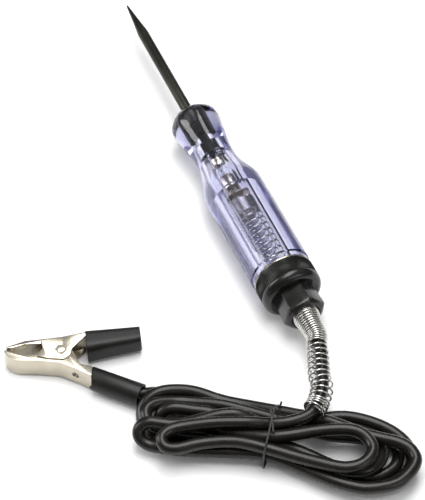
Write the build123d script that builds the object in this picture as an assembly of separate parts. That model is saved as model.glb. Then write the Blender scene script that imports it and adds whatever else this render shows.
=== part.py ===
from build123d import *
import math
import os

# Circuit test light, lying on its side on a table. Millimetres, +Z up.
# The tool's axis lies along Y, with the probe's point towards +Y.
# The origin is under the middle of the tool, on the table (the lead and its clip left out).
# Stations along the axis are measured forwards from the cap's datum plane, where its knurl
# ends and its rounded shoulder starts.

# ---- driving dimensions ----
DATUM_Y = -81.6  # the cap's datum plane
AXIS_Z = 13.2  # height of the tool's axis above the table
TIP = 177.6  # station of the probe's point
ROD_R = 2.38  # 3/16 inch probe rod
SHANK_R = 2.1  # the rod's end inside the handle
ROD_STEP = 105.6  # station where the full diameter starts
TAPER_LENGTH = 19.0
POINT_R = 0.45

BODY_R = 13.2  # octagonal handle, corner radius
KNOB_R = 11.0
KNOB_EDGE_R = 7.0  # rounding of the knob's front
KNOB_FRONT = 104.6
NECK_R = 8.65
OCTAGON_REAR = 10.3
COLLAR_R = 12.3  # plain round behind the octagon
COLLAR_REAR = 8.05
SPIGOT_R = 9.8  # threaded spigot inside the cap
SPIGOT_REAR = 1.7
MAIN_BORE_R = 6.3
MAIN_BORE_FRONT = 55.5
LAMP_BORE_R = 4.4
LAMP_BORE_FRONT = 75.6

CAP_R = 12.7  # 1 inch cap
CAP_FRONT = 7.4
CAP_BACK = -2.8
CAP_BORE_R = 10.1
CAP_BORE_BACK = 0.2
SHOULDER_R = 3.2
RING_R = 12.55
RING_FRONT = 7.95
GLAND_BACK = -14.4
GLAND_FRONT_R = 8.8  # hexagon corner radius where it leaves the cap
GLAND_FLARE = 3.5  # degrees, how much the hexagon widens backwards
GLAND_END_R = 9.2
GLAND_VERTEX = 102.0  # degrees, one corner of the hexagon, from +X towards +Z
GLAND_SPIGOT_R = 6.0
GLAND_BORE_R = 5.9
GLAND_SEAT = -5.0  # bottom of the gland's bore, where the spring sits

CORD_R = 2.45
RELIEF_MOUTH_R = 5.6  # strain relief spring at the gland
RELIEF_R = 4.65  # and along its open coils
RELIEF_NECK = -24.0  # where its cone has gone inside them
RELIEF_HOLE_R = 3.6

SPRING_R = 5.4  # contact spring
SPRING_HOLE_R = 4.6
SPRING_FRONT = 51.2
DISC_FRONT = 1.65

# ---- the clip: its own axes run from jaws to handles (u) and across (v), from the rivet ----
CLIP_X = -95.2
CLIP_STATION = 10.4
CLIP_TURN = -25.0  # degrees, u from +X
CLIP_LOW = 0.4
CLIP_HIGH = 10.9
SHEET = 0.7  # sheet steel
RIVET_R = 1.45
RIVET_HEAD_R = 1.9
SLEEVE_R = 4.6
SLEEVE_HOLE_R = 3.8


def place(x, station, z):
    """A point from its x, its station along the axis and its height."""
    return (x, DATUM_Y + station, z)


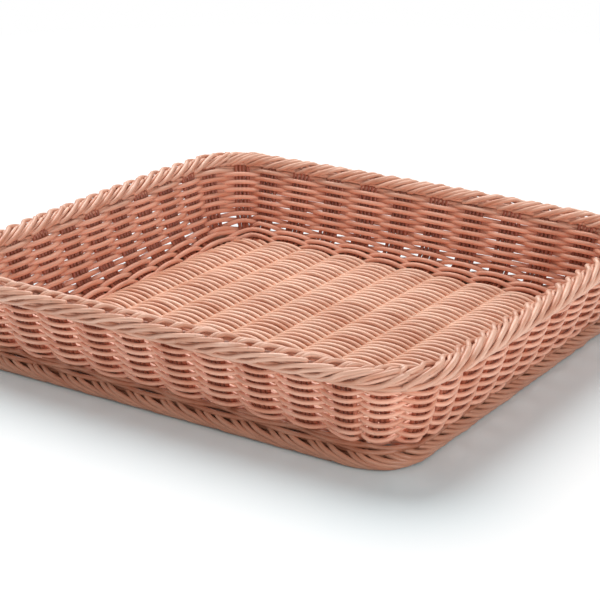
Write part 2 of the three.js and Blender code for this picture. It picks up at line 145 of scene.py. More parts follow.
class BasketSizes(bpy.types.PropertyGroup):
    """Sizes of the basket and of its canes"""

    length: FloatProperty(
        name="Length",
        description="Over the top border, along the long side",
        default=0.354,
        unit="LENGTH",
    )
    width: FloatProperty(
        name="Width",
        description="Over the top border, along the short side",
        default=0.325,
        unit="LENGTH",
    )
    height: FloatProperty(
        name="Height",
        description="From the underside to the top of the border",
        default=0.065,
        unit="LENGTH",
    )
    weaver: FloatProperty(
        name="Weaver cane",
        description="Diameter of the canes woven round the walls and across the floor",
        default=3.05 * MM,
        unit="LENGTH",
    )
    stake_cane: FloatProperty(
        name="Stake cane",
        description="Diameter of the thin canes that make up a stake",
        default=2.75 * MM,
        unit="LENGTH",
    )
    stake_canes: IntProperty(
        name="Canes in a stake",
        description="How many thin canes lie side by side in a stake",
        default=5,
    )
    border_cane: FloatProperty(
        name="Border cane",
        description="Diameter of the canes of the top border",
        default=2.8 * MM,
        unit="LENGTH",
    )
    foot_cane: FloatProperty(
        name="Foot cane",
        description="Diameter of the canes of the foot border",
        default=3.0 * MM,
        unit="LENGTH",
    )
    floor_pitch: FloatProperty(
        name="Floor pitch",
        description="Distance between the passes of the floor weaver",
        default=2.78 * MM,
        unit="LENGTH",
    )


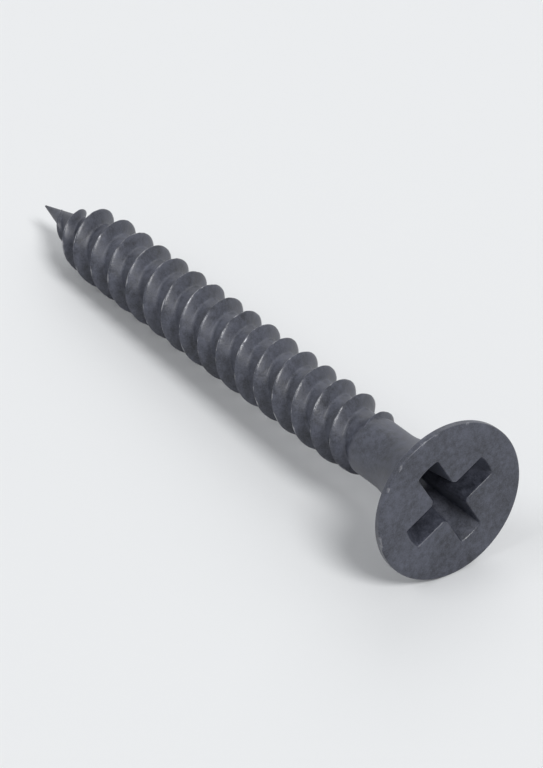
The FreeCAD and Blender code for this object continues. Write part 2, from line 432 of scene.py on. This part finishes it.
@dataclass
class Rings:
    """A mesh of rings round the screw's axis, one joined to the next."""

    segments: int = SEGMENTS
    first_angle: float = FIRST_ANGLE
    bm: bmesh.types.BMesh = field(default_factory=bmesh.new)

    def __post_init__(self) -> None:
        """Adds the layer that says how much each point is rubbed."""
        self.worn = self.bm.verts.layers.float.new(WORN)
        self.last: List[bmesh.types.BMVert] = []

    def circle(self, radius: float, along: float, worn: float = 0.0) -> None:
        """Adds a round ring.

        Args:
            radius: Its distance from the axis.
            along: Its height above the point.
            worn: How much its points are rubbed, 0 to 1.
        """
        angles = [self.first_angle + math.tau * k / self.segments for k in range(self.segments)]
        points = [Vector((radius * math.cos(a), radius * math.sin(a), along)) for a in angles]
        self.ring(points, worn)

    def ring(self, points: Sequence[Vector], worn: float = 0.0) -> None:
        """Adds a ring through given points and joins it to the last one.

        Args:
            points: One point for each segment.
            worn: How much they are rubbed, 0 to 1.
        """
        made = []
        for point in points:
            vert = self.bm.verts.new(point)
            vert[self.worn] = worn
            made.append(vert)
        if self.last:
            for k in range(self.segments):
                n = (k + 1) % self.segments
                self.bm.faces.new((self.last[k], self.last[n], made[n], made[k]))
        self.last = made

    def close(self, point: Vector) -> None:
        """Joins the last ring to one point.

        Args:
            point: The point that closes it.
        """
        end = self.bm.verts.new(point)
        for k in range(self.segments):
            n = (k + 1) % self.segments
            self.bm.faces.new((self.last[k], self.last[n], end))

    def mesh(self, name: str) -> bpy.types.Mesh:
        """Turns the rings into a smooth mesh.

        Args:
            name: The mesh's name.

        Returns:
            The mesh.
        """
        for face in self.bm.faces:
            face.smooth = True
        made = bpy.data.meshes.new(name)
        self.bm.to_mesh(made)
        self.bm.free()
        return made


def bent(start: Vector, corner: Vector, end: Vector, steps: int) -> List[Vector]:
    """The points of a bend from start to end that rounds a corner, one for each step, without its end."""
    shares = [k / steps for k in range(steps)]
    return [start.lerp(corner, share).lerp(corner.lerp(end, share), share) for share in shares]


def plain_copy(source: bpy.types.Object, name: str) -> bpy.types.Mesh:
    """Evaluates an object's modifiers into a mesh and removes the object.

    Args:
        source: The object with its modifiers live.
        name: The new mesh's name.

    Returns:
        The plain mesh.
    """
    graph = bpy.context.evaluated_depsgraph_get()
    made = bpy.data.meshes.new_from_object(source.evaluated_get(graph), depsgraph=graph)
    made.name = name
    source.modifiers.clear()
    bpy.data.objects.remove(source)
    return made


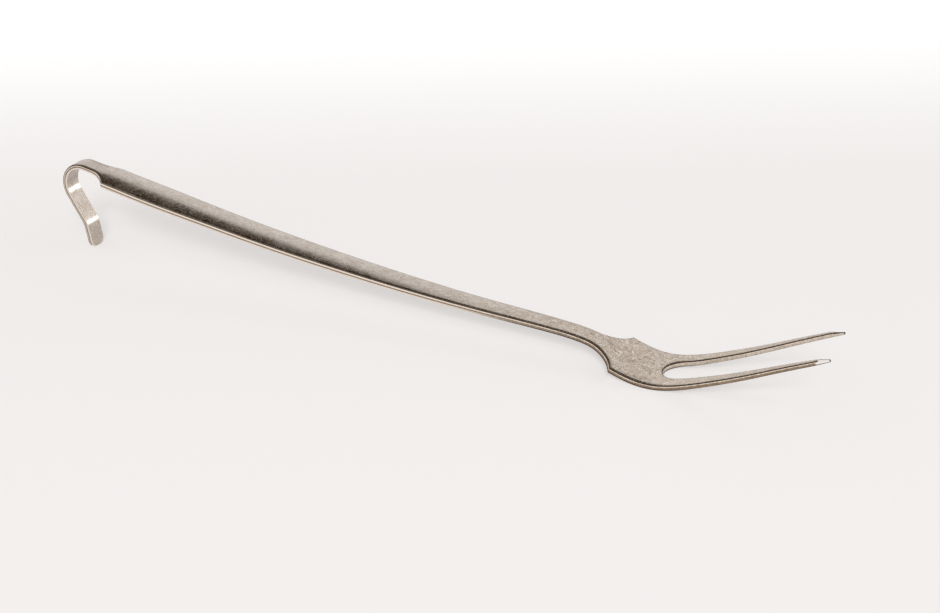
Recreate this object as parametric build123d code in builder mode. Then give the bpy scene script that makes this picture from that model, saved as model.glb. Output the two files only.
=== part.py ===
from build123d import *
import os
from math import radians, sin, sqrt

# A two-tined serving and turning fork with a hanging hook, pressed from one
# blank of stainless sheet. Every node below is one forming zone of that blank:
# the bent hook, the arched handle, the flat neck, the head round the slot, and
# the two tines. Neighbouring zones meet face to face.
#
# Frame: +X runs from the hook to the tines, +Y to the fork's left, +Z up. The
# fork lies as on a table, on the end of its hook and on the heel of its head,
# and is the same on both sides of the plane Y = 0. Millimetres throughout.

# ---- Sheet -----------------------------------------------------------------
SHEET = 2.2              # thickness of the hook, handle, neck and head
TINE_TIP_SHEET = 1.75    # thickness left at the tine tips

# ---- Side view: upper face along the middle, as (x, z) -----------------------
HOOK_JOINT = (-149.0, 37.45)
NECK_JOINT = (64.0, 11.0)
HANDLE_CROWN = [
    HOOK_JOINT,
    (-122.0, 32.6),
    (-91.0, 27.2),
    (-60.0, 22.4),
    (-29.0, 18.4),
    (2.0, 15.1),
    (33.0, 12.8),
    NECK_JOINT,
]
FRONT_CROWN = [
    (75.0, 9.5),
    (84.0, 6.6),
    (93.0, 3.45),
    (101.5, 2.2),
    (110.5, 3.7),
    (122.0, 7.9),
    (134.0, 13.1),
    (149.5, 20.6),
    (164.3, 27.55),
]
HANDLE_SLOPE = -0.185    # rise over run where the handle enters the hook
TIP_SLOPE = 0.46         # rise over run at the tine tips

# ---- Hook --------------------------------------------------------------------
HOOK_HALF_WIDTH = 3.8
HOOK_BEND_RADIUS = 10.4  # outside radius of the main bend
HOOK_LIP_RADIUS = 4.0    # inside radius of the small outward bend at the end
HOOK_CORNER = (-175.2, 42.3)   # where the lines of handle and leg would cross
HOOK_LIP = (-156.45, 10.6)     # where the lines of leg and end cross
HOOK_END_X = -154.9            # outer face of the hook's end on the table
HOOK_END_ROUND = 3.0           # rounded corners of the strip's end

# ---- Plan view, half widths --------------------------------------------------
SHOULDER_X = -140.7      # corner where the handle reaches its full width
SHOULDER_HALF_WIDTH = 8.0
SHOULDER_OVERRUN = 0.4   # how far the shoulder's arc runs on past the handle's side
# Arched handle sections: x, half width, angle of the sheet at its lip
HANDLE_SECTIONS = [
    (-122.0, 8.1, 22.5),
    (-91.0, 7.5, 20.0),
    (-60.0, 7.0, 18.0),
    (-29.0, 6.4, 15.0),
    (2.0, 5.7, 11.0),
    (33.0, 4.9, 6.5),
]
ARCH_START = (-139.0, SHOULDER_HALF_WIDTH, 23.0)
NECK_HALF_WIDTH = 4.25
FLARE_START_X = 75.0     # where the flare from neck to head begins
HEAD_CORNER_X = 87.3
HEAD_HALF_WIDTH = 12.9
TINE_ROOT_X = 110.4      # centre of the slot's round end
TINE_ROOT_HALF_WIDTH = 12.6
SLOT_RADIUS = 6.8
TIP_X = 164.3            # upper face at the very tip; the end is square to the sheet
TIP_OUTER = 11.8         # half width over the tine tips
TIP_INNER = 10.3         # half gap between the tine tips
GRIND_LENGTH = 4.8       # length of the ground facets at the tine tips
TIP_BLUNT = 0.8          # width left at the ground tip
TIP_DROP = 0.9           # height taken off the top at the very tip

TALL = 60.0              # taller and wider than anything on the fork
CROWN_STEPS = 12         # steps of the search for a place on the crown line


def crown_line():
    """Upper face of the sheet from the hook joint to the tips, seen from the side."""
    with BuildLine(Plane.XZ) as crown:
        Spline(
            *HANDLE_CROWN,
            *FRONT_CROWN,
            tangents=[(1, HANDLE_SLOPE), (1, TIP_SLOPE)],
        )
    return crown.edges()[0]


CROWN = crown_line()


def crown_at(x):
    """Place on the crown line at x, and the unit vector pointing out of the sheet."""
    step = TIP_X - HOOK_JOINT[0]
    position = 0.5
    for _ in range(CROWN_STEPS):
        position += (x - CROWN.position_at(position).X) / step
        position = min(max(position, 0.0), 1.0)
    tangent = CROWN.tangent_at(position)
    return CROWN.position_at(position), Vector(-tangent.Z, 0, tangent.X)


def sheet_at(x):
    """Thickness of the sheet: full up to the tine roots, then an even taper."""
    taper = max(0.0, (x - TINE_ROOT_X) / (TIP_X - TINE_ROOT_X))
    return SHEET + (TINE_TIP_SHEET - SHEET) * taper


def band_between(stations):
    """Side view of the sheet through the crown stations, as a face on the XZ plane."""
    upper = []
    lower = []
    for x in stations:
        place, out_of_sheet = crown_at(x)
        below = place - out_of_sheet * sheet_at(x)
        upper.append((place.X, place.Z))
        lower.append((below.X, below.Z))
    with BuildSketch(Plane.XZ) as band:
        with BuildLine():
            top = Spline(*upper)
            bottom = Spline(*lower)
            Line(top @ 0, bottom @ 0)
            Line(top @ 1, bottom @ 1)
        make_face()
    return band.sketch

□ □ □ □

● **TO BE DONE**
In the records above, find the lines containing "model" and copy them.

● **REPLY TO THE EXERCISE**
Write the build123d script that builds the object in this picture as an assembly of separate parts. That model is saved as model.glb. Then write the Blender scene script that imports it and adds whatever else this render shows.
Recreate this object as parametric build123d code in builder mode. Then give the bpy scene script that makes this picture from that model, saved as model.glb. Output the two files only.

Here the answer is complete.